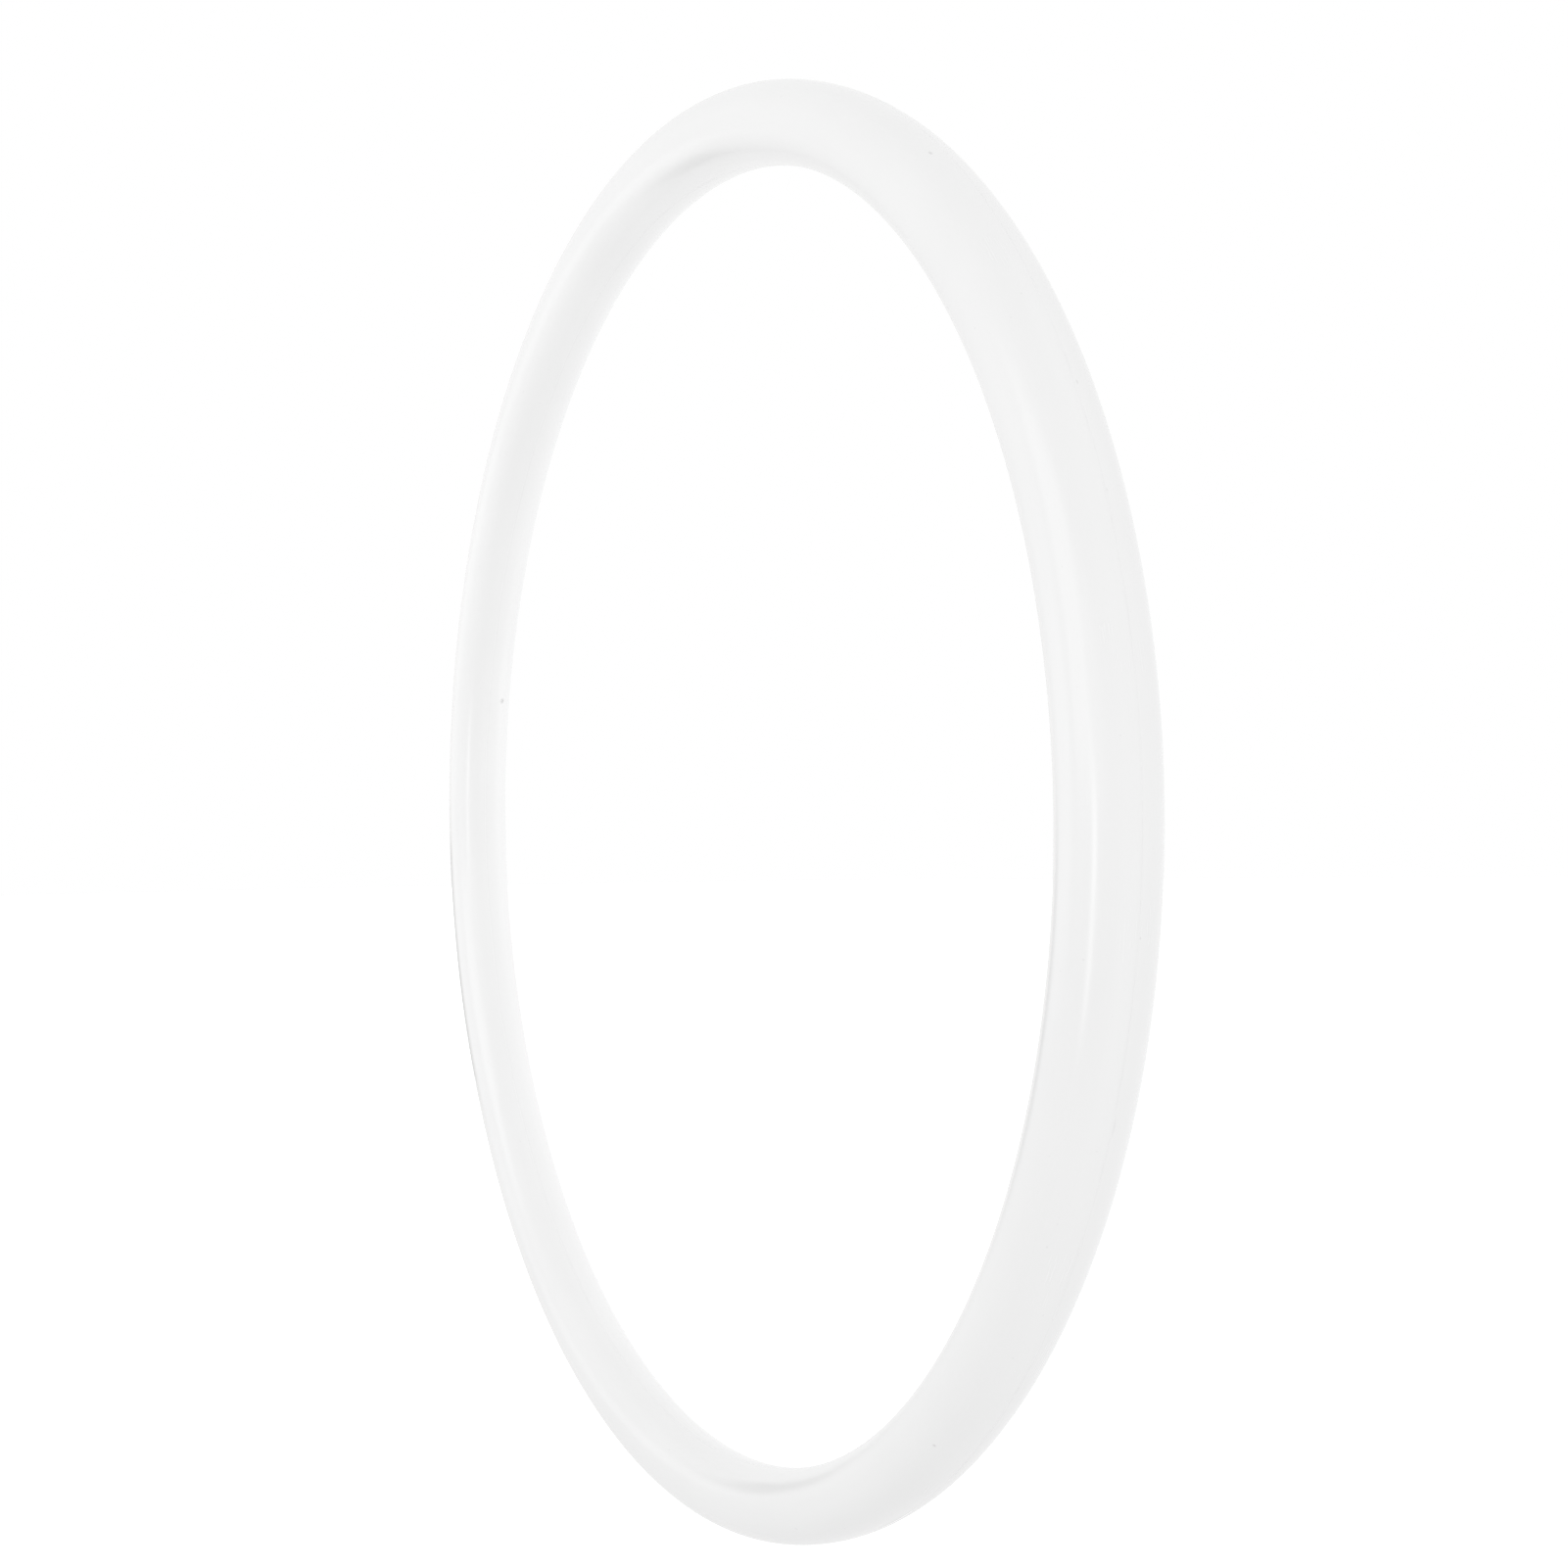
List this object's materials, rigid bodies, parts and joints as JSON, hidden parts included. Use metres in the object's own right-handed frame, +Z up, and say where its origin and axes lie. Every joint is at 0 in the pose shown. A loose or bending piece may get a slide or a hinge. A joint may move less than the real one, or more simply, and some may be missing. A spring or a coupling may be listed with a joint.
{
  "type": "rhythmic hoop",
  "caption": "White hollow plastic hoop for rhythmic gymnastics, moulded as two half shells that meet on a fine seam around the ring.",
  "frame": {"origin": "centre of the hoop, on its axis and in the plane of its seam", "axes": "the hoop stands upright with its axis along Y; the front shell is on the -Y side and +Z is up"},
  "size_m": [0.38, 0.0206, 0.38],
  "materials": {
    "white_plastic": "smooth glossy moulded white plastic"
  },
  "bodies": {
    "root": {"front_shell": "white_plastic", "back_shell": "white_plastic"}
  },
  "joints": []
}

** TASK GOAL **
Your task is to print the whole listing again exactly.

** COMPLETE RESPONSE **
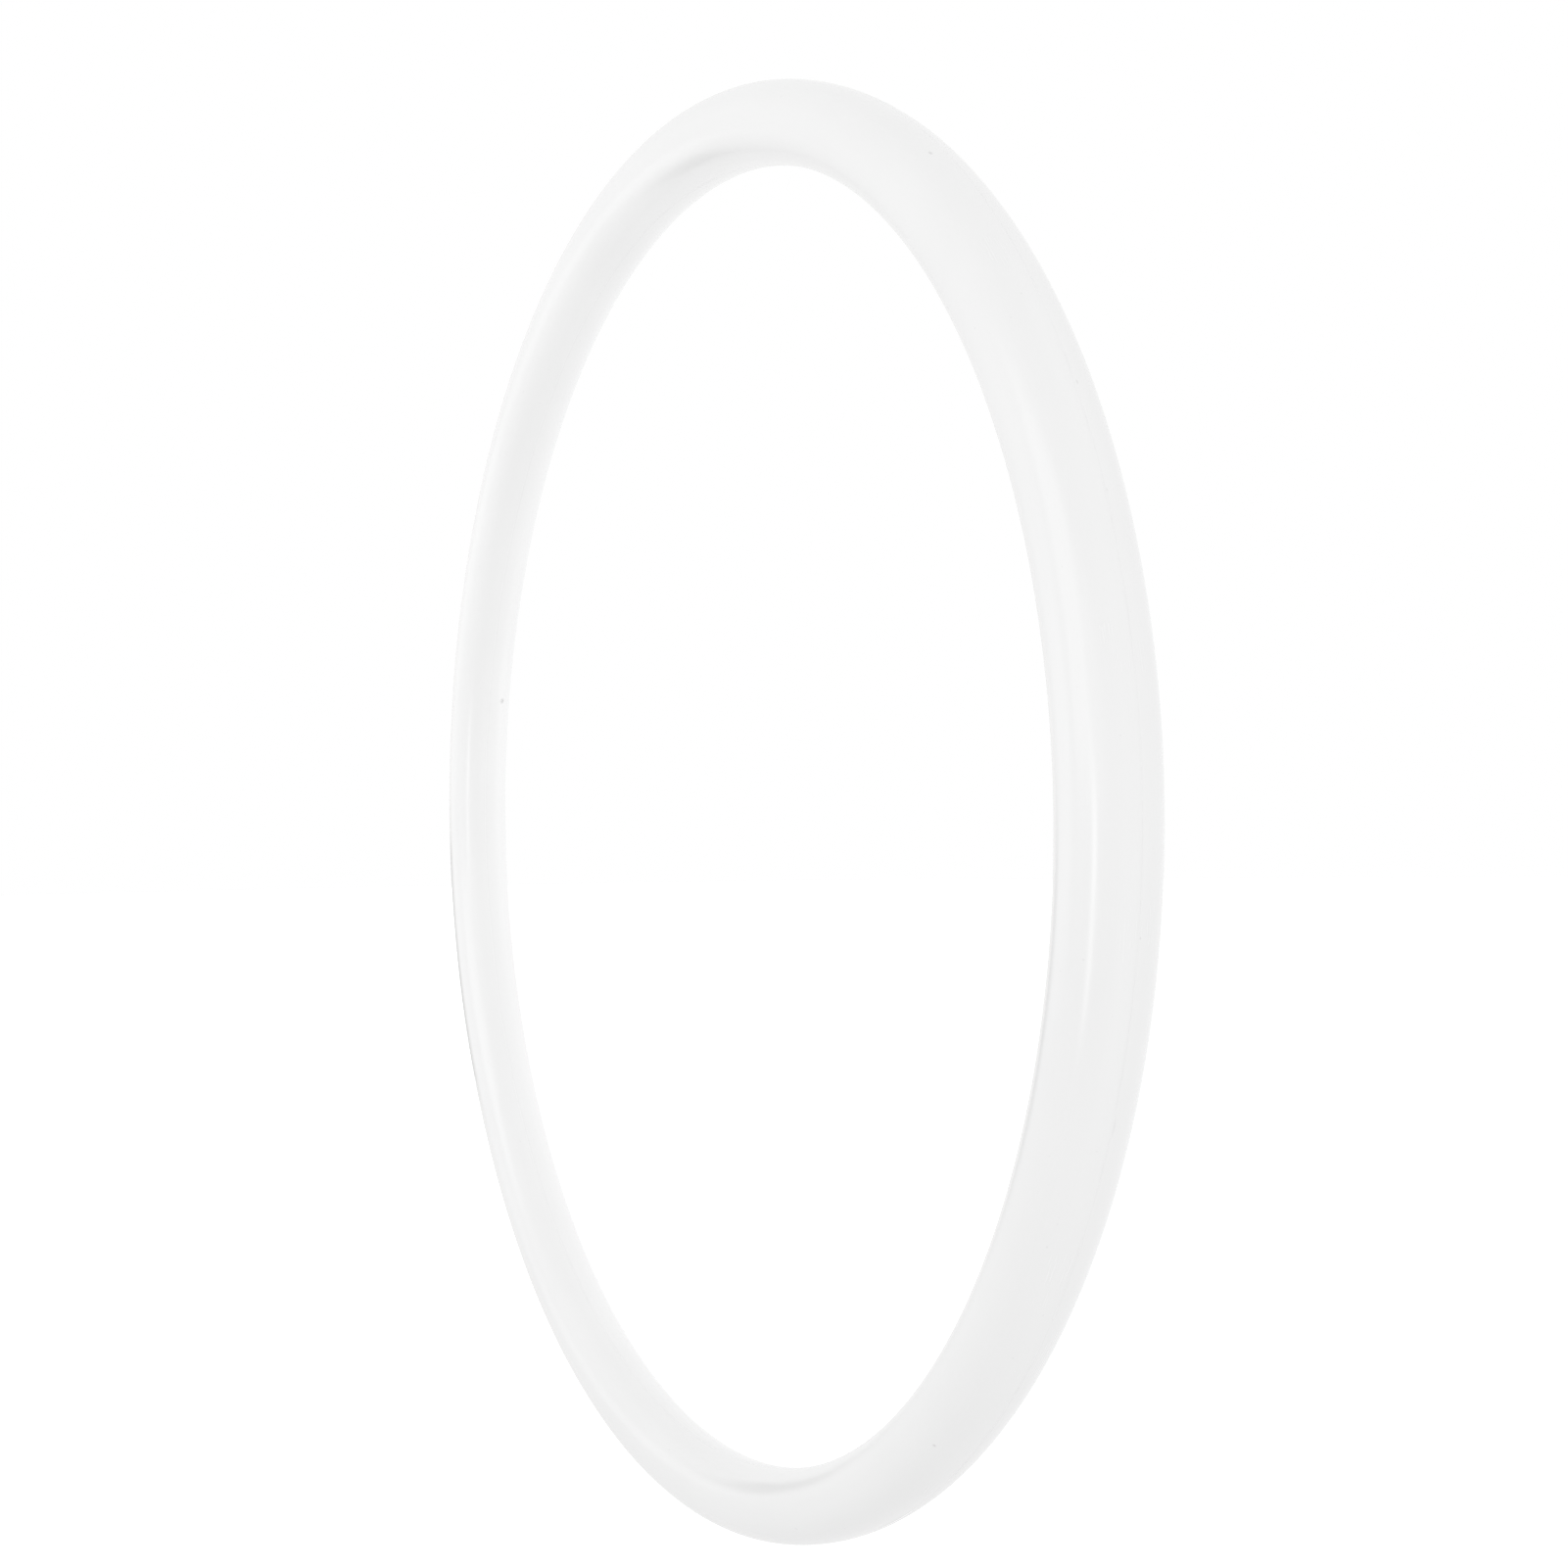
List this object's materials, rigid bodies, parts and joints as JSON, hidden parts included. Use metres in the object's own right-handed frame, +Z up, and say where its origin and axes lie. Every joint is at 0 in the pose shown. A loose or bending piece may get a slide or a hinge. A joint may move less than the real one, or more simply, and some may be missing. A spring or a coupling may be listed with a joint.
{
  "type": "rhythmic hoop",
  "caption": "White hollow plastic hoop for rhythmic gymnastics, moulded as two half shells that meet on a fine seam around the ring.",
  "frame": {"origin": "centre of the hoop, on its axis and in the plane of its seam", "axes": "the hoop stands upright with its axis along Y; the front shell is on the -Y side and +Z is up"},
  "size_m": [0.38, 0.0206, 0.38],
  "materials": {
    "white_plastic": "smooth glossy moulded white plastic"
  },
  "bodies": {
    "root": {"front_shell": "white_plastic", "back_shell": "white_plastic"}
  },
  "joints": []
}